[What is being asked] Give the data again exactly, from its opening line through the line in which "add_turned(name, shape, angle, clear)" appears.
=== Source material ===
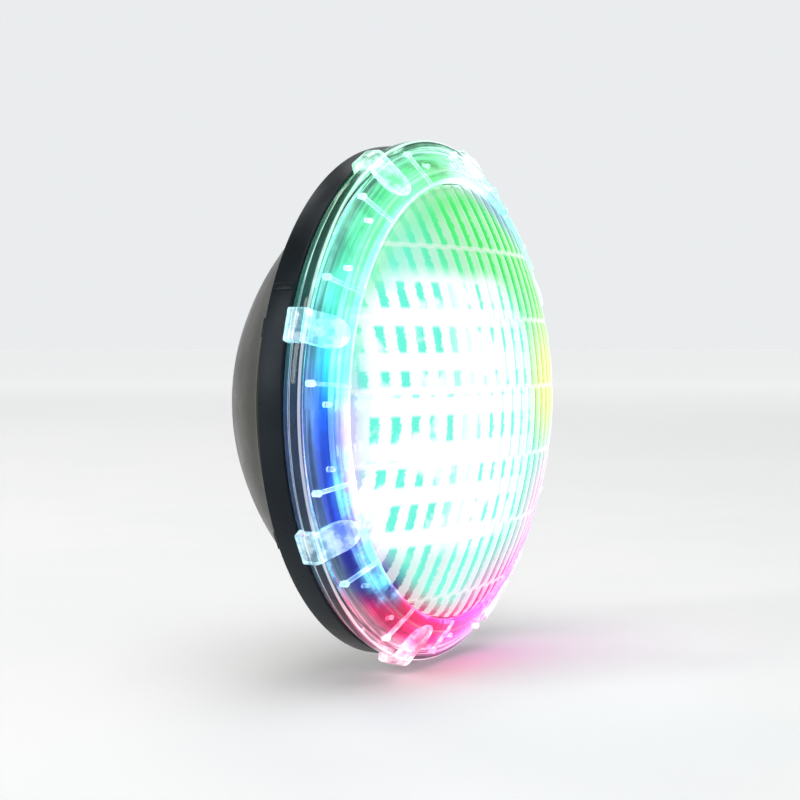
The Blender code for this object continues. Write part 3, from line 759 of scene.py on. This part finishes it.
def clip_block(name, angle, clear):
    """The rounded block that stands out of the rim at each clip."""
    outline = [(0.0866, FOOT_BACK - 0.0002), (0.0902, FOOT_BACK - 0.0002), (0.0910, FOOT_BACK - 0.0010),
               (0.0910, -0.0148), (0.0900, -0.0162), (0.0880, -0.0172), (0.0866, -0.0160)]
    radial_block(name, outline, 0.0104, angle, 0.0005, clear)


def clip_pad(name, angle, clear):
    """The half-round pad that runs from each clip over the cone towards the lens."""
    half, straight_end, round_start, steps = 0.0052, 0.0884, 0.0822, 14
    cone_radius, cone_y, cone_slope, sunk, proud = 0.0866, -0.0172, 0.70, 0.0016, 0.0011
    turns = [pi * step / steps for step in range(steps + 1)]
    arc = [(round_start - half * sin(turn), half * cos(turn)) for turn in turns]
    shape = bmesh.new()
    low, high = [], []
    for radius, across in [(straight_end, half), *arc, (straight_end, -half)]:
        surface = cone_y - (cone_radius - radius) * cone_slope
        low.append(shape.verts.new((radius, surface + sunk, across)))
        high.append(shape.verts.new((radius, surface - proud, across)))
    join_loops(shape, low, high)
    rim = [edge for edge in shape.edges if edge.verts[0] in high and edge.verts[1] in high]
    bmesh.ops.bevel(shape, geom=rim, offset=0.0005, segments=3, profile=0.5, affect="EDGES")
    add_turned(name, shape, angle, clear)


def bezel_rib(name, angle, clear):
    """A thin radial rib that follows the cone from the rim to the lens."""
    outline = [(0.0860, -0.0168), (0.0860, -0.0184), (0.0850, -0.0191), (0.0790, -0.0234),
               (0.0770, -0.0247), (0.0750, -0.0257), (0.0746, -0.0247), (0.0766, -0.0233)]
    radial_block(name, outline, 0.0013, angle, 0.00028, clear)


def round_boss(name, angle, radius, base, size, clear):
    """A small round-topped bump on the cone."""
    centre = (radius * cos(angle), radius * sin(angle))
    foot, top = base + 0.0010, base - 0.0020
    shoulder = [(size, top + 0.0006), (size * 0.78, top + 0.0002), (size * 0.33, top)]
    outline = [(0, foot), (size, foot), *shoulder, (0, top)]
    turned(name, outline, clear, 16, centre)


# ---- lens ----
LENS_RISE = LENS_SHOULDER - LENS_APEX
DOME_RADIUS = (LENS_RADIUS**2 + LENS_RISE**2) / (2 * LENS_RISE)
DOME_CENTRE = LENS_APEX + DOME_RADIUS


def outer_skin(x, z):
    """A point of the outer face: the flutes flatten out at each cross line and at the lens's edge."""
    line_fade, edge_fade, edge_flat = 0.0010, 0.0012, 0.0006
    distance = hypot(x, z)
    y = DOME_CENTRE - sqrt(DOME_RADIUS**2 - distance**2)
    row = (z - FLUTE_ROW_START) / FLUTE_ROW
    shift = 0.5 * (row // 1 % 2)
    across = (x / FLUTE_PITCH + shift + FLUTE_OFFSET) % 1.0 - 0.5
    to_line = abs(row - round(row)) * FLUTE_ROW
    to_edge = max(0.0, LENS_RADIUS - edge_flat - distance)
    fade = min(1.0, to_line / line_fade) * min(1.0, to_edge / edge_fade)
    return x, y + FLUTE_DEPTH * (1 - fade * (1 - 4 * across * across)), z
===
[Response to the task]
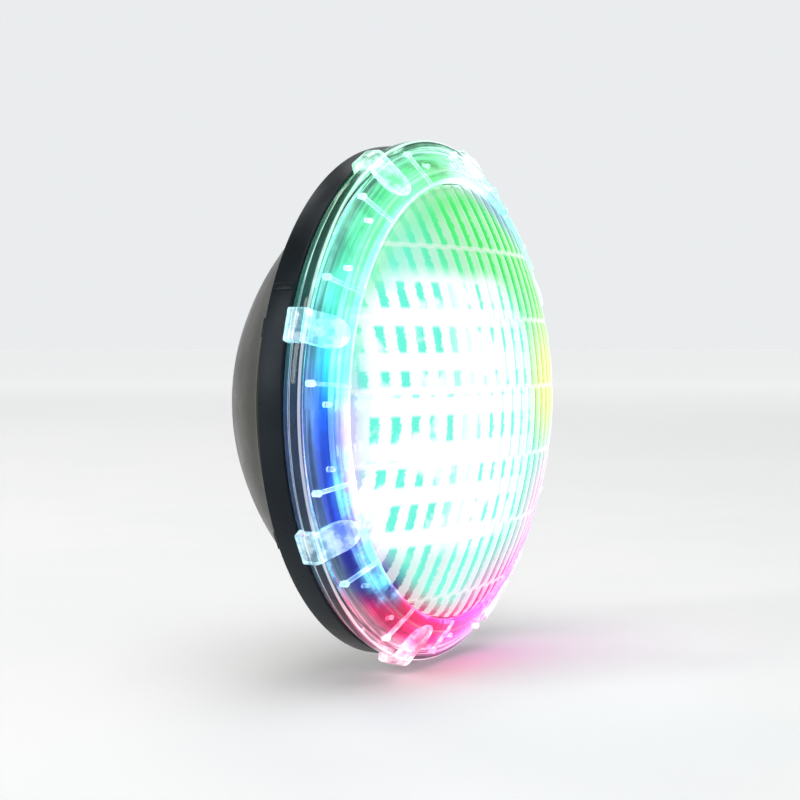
The Blender code for this object continues. Write part 3, from line 759 of scene.py on. This part finishes it.
def clip_block(name, angle, clear):
    """The rounded block that stands out of the rim at each clip."""
    outline = [(0.0866, FOOT_BACK - 0.0002), (0.0902, FOOT_BACK - 0.0002), (0.0910, FOOT_BACK - 0.0010),
               (0.0910, -0.0148), (0.0900, -0.0162), (0.0880, -0.0172), (0.0866, -0.0160)]
    radial_block(name, outline, 0.0104, angle, 0.0005, clear)


def clip_pad(name, angle, clear):
    """The half-round pad that runs from each clip over the cone towards the lens."""
    half, straight_end, round_start, steps = 0.0052, 0.0884, 0.0822, 14
    cone_radius, cone_y, cone_slope, sunk, proud = 0.0866, -0.0172, 0.70, 0.0016, 0.0011
    turns = [pi * step / steps for step in range(steps + 1)]
    arc = [(round_start - half * sin(turn), half * cos(turn)) for turn in turns]
    shape = bmesh.new()
    low, high = [], []
    for radius, across in [(straight_end, half), *arc, (straight_end, -half)]:
        surface = cone_y - (cone_radius - radius) * cone_slope
        low.append(shape.verts.new((radius, surface + sunk, across)))
        high.append(shape.verts.new((radius, surface - proud, across)))
    join_loops(shape, low, high)
    rim = [edge for edge in shape.edges if edge.verts[0] in high and edge.verts[1] in high]
    bmesh.ops.bevel(shape, geom=rim, offset=0.0005, segments=3, profile=0.5, affect="EDGES")
    add_turned(name, shape, angle, clear)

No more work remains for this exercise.